-- START --
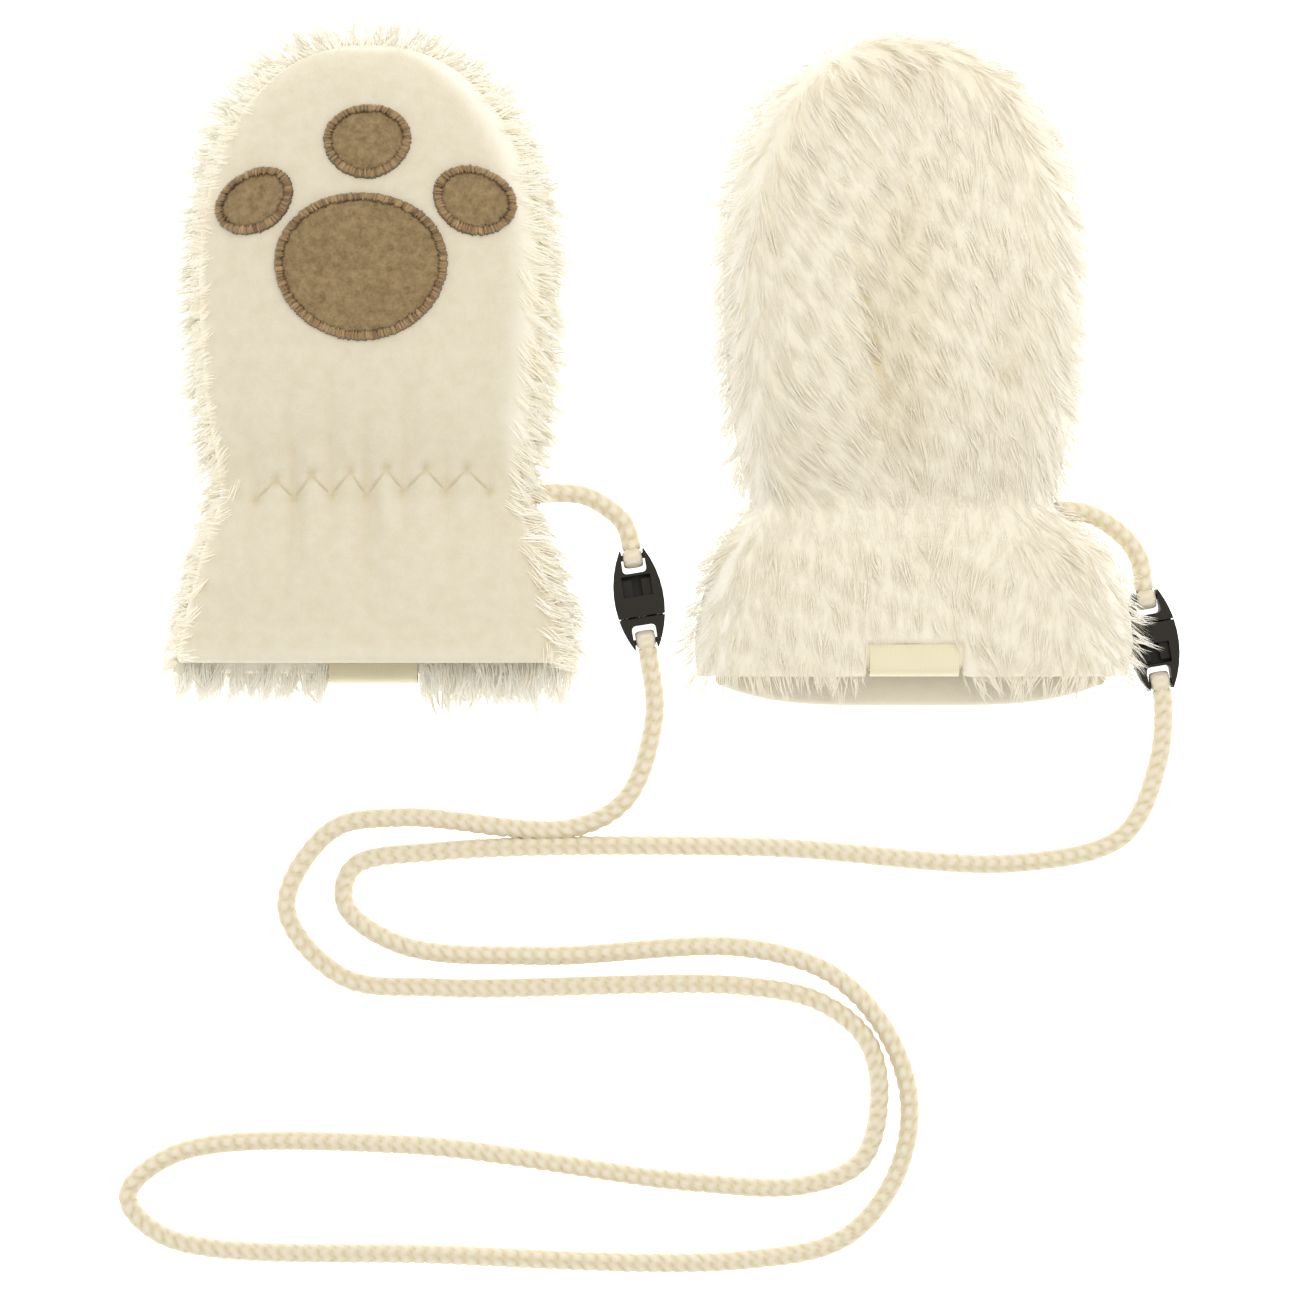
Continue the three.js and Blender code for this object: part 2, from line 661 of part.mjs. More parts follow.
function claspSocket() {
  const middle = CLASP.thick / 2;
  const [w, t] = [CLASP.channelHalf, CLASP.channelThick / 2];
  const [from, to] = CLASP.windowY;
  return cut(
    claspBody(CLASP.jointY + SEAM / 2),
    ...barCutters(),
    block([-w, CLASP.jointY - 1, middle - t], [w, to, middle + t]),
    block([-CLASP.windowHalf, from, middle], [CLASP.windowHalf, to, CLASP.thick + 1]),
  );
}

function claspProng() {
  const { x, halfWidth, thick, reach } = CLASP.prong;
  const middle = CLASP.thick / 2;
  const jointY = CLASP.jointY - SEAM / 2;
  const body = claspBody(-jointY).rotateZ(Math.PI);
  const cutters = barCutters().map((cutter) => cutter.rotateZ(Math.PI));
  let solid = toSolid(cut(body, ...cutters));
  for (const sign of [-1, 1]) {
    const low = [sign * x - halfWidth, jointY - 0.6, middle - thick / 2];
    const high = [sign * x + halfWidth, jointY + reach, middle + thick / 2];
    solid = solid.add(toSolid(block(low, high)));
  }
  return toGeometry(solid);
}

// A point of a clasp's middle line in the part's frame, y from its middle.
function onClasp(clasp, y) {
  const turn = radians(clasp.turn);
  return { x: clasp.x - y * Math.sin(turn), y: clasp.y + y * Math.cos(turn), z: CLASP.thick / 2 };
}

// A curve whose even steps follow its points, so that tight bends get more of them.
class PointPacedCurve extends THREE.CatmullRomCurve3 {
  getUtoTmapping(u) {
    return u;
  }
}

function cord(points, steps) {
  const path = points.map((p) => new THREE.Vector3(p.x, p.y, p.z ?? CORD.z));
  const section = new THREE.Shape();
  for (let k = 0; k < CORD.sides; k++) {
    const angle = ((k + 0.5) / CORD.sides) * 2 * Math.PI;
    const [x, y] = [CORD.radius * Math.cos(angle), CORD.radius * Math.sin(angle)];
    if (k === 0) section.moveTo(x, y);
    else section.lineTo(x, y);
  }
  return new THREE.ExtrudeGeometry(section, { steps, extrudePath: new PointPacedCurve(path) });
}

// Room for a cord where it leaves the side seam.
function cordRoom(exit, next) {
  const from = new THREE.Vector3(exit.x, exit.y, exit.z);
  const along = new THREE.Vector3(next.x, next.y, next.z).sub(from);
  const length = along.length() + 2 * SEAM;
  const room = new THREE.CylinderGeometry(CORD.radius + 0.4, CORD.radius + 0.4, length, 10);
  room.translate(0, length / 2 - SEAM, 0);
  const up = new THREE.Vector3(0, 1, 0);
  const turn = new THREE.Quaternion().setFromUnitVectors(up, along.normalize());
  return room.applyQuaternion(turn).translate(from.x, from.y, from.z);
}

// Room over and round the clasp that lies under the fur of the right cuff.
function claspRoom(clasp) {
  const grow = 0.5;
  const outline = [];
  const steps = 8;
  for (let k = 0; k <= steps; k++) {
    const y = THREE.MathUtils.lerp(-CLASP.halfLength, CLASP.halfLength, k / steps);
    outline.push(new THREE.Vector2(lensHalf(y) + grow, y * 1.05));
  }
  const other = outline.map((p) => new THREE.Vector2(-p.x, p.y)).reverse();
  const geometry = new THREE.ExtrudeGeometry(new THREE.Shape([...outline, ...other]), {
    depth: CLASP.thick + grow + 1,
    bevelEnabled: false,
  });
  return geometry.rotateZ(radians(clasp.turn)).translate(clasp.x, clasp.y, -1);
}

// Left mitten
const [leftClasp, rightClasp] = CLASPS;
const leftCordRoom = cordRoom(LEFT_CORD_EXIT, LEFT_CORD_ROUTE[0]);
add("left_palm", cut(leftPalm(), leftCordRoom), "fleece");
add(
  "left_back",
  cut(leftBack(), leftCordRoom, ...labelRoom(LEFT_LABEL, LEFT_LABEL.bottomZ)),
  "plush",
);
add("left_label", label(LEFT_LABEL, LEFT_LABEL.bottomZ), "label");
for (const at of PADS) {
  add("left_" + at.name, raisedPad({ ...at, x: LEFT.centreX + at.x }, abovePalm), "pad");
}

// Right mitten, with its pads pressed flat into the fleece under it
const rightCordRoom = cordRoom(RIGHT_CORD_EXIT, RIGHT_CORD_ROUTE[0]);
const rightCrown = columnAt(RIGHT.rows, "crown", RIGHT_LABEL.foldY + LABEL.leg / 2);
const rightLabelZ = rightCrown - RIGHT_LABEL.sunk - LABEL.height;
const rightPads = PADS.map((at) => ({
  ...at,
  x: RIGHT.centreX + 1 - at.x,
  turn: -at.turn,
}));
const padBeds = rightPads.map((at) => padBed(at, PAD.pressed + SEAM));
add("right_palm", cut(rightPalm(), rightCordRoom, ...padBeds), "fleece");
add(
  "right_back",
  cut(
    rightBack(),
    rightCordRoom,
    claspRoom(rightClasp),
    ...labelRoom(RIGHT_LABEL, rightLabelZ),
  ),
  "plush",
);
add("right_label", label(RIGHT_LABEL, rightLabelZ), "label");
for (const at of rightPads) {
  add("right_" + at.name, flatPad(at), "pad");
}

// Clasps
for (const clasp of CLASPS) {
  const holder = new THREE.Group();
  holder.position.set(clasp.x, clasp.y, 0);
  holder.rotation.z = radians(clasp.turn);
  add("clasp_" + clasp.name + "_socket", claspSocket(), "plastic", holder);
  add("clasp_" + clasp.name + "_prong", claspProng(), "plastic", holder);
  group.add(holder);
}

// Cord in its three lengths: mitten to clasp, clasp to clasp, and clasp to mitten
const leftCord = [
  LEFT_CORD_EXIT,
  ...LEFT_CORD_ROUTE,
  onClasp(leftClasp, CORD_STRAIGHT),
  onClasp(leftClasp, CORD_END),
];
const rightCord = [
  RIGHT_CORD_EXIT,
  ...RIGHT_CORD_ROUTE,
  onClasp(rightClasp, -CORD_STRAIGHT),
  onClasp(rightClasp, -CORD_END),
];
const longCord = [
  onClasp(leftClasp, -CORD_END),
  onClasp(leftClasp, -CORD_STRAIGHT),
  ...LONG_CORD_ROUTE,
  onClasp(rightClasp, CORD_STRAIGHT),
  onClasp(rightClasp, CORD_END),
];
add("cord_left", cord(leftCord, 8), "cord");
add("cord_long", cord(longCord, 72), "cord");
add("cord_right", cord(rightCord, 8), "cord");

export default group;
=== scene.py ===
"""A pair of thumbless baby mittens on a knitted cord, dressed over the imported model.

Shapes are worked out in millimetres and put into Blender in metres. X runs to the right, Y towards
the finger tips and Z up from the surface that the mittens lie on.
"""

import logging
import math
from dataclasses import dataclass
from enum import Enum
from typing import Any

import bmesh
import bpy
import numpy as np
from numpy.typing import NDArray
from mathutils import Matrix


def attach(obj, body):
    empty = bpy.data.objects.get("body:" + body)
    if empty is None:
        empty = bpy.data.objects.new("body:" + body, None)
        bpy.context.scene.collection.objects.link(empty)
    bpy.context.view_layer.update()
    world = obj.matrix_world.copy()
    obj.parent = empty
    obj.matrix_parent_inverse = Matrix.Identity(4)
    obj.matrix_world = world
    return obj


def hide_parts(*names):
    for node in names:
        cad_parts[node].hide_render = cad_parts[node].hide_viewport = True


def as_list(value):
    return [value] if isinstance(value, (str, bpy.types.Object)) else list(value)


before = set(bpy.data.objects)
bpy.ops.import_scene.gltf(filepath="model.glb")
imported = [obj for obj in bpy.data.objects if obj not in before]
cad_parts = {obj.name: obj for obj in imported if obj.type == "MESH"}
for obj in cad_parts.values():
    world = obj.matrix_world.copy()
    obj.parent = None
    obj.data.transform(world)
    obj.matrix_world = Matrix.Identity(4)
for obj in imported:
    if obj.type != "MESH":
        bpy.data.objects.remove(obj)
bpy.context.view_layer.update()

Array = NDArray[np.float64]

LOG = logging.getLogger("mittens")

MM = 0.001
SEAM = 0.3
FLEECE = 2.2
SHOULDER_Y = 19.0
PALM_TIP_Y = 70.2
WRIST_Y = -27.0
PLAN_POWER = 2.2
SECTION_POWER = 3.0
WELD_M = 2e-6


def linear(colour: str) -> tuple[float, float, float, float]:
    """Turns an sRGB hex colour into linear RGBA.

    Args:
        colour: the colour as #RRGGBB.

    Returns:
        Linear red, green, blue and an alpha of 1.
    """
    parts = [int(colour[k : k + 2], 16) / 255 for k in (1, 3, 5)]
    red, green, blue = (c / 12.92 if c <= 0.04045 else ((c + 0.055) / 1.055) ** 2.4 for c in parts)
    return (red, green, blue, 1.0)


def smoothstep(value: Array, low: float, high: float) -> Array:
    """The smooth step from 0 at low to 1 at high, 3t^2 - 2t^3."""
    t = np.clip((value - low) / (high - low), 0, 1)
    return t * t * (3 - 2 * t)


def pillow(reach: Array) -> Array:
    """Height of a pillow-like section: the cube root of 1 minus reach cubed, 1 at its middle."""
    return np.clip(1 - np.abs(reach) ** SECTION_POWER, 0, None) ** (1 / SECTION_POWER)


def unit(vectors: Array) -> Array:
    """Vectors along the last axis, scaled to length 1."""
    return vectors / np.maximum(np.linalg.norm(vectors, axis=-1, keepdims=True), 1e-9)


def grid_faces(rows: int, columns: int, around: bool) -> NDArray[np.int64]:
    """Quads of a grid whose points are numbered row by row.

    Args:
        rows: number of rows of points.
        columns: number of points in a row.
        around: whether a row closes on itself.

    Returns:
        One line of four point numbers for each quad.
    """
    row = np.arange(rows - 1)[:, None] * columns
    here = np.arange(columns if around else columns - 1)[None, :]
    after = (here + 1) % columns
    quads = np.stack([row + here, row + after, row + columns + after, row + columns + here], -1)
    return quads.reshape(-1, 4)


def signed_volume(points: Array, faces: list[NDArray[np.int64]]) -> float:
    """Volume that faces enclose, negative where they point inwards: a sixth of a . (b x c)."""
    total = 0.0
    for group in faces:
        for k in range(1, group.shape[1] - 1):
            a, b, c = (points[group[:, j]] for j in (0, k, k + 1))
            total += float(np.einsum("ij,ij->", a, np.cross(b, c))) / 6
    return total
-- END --
What is asked:
Starting at the line that contains "clasp to mitten", set down every line up to and including the line that contains "before = set(bpy.data.objects)", exactly as given, and no other line.

Exercise solution:
// Cord in its three lengths: mitten to clasp, clasp to clasp, and clasp to mitten
const leftCord = [
  LEFT_CORD_EXIT,
  ...LEFT_CORD_ROUTE,
  onClasp(leftClasp, CORD_STRAIGHT),
  onClasp(leftClasp, CORD_END),
];
const rightCord = [
  RIGHT_CORD_EXIT,
  ...RIGHT_CORD_ROUTE,
  onClasp(rightClasp, -CORD_STRAIGHT),
  onClasp(rightClasp, -CORD_END),
];
const longCord = [
  onClasp(leftClasp, -CORD_END),
  onClasp(leftClasp, -CORD_STRAIGHT),
  ...LONG_CORD_ROUTE,
  onClasp(rightClasp, CORD_STRAIGHT),
  onClasp(rightClasp, CORD_END),
];
add("cord_left", cord(leftCord, 8), "cord");
add("cord_long", cord(longCord, 72), "cord");
add("cord_right", cord(rightCord, 8), "cord");

export default group;
=== scene.py ===
"""A pair of thumbless baby mittens on a knitted cord, dressed over the imported model.

Shapes are worked out in millimetres and put into Blender in metres. X runs to the right, Y towards
the finger tips and Z up from the surface that the mittens lie on.
"""

import logging
import math
from dataclasses import dataclass
from enum import Enum
from typing import Any

import bmesh
import bpy
import numpy as np
from numpy.typing import NDArray
from mathutils import Matrix


def attach(obj, body):
    empty = bpy.data.objects.get("body:" + body)
    if empty is None:
        empty = bpy.data.objects.new("body:" + body, None)
        bpy.context.scene.collection.objects.link(empty)
    bpy.context.view_layer.update()
    world = obj.matrix_world.copy()
    obj.parent = empty
    obj.matrix_parent_inverse = Matrix.Identity(4)
    obj.matrix_world = world
    return obj


def hide_parts(*names):
    for node in names:
        cad_parts[node].hide_render = cad_parts[node].hide_viewport = True


def as_list(value):
    return [value] if isinstance(value, (str, bpy.types.Object)) else list(value)


before = set(bpy.data.objects)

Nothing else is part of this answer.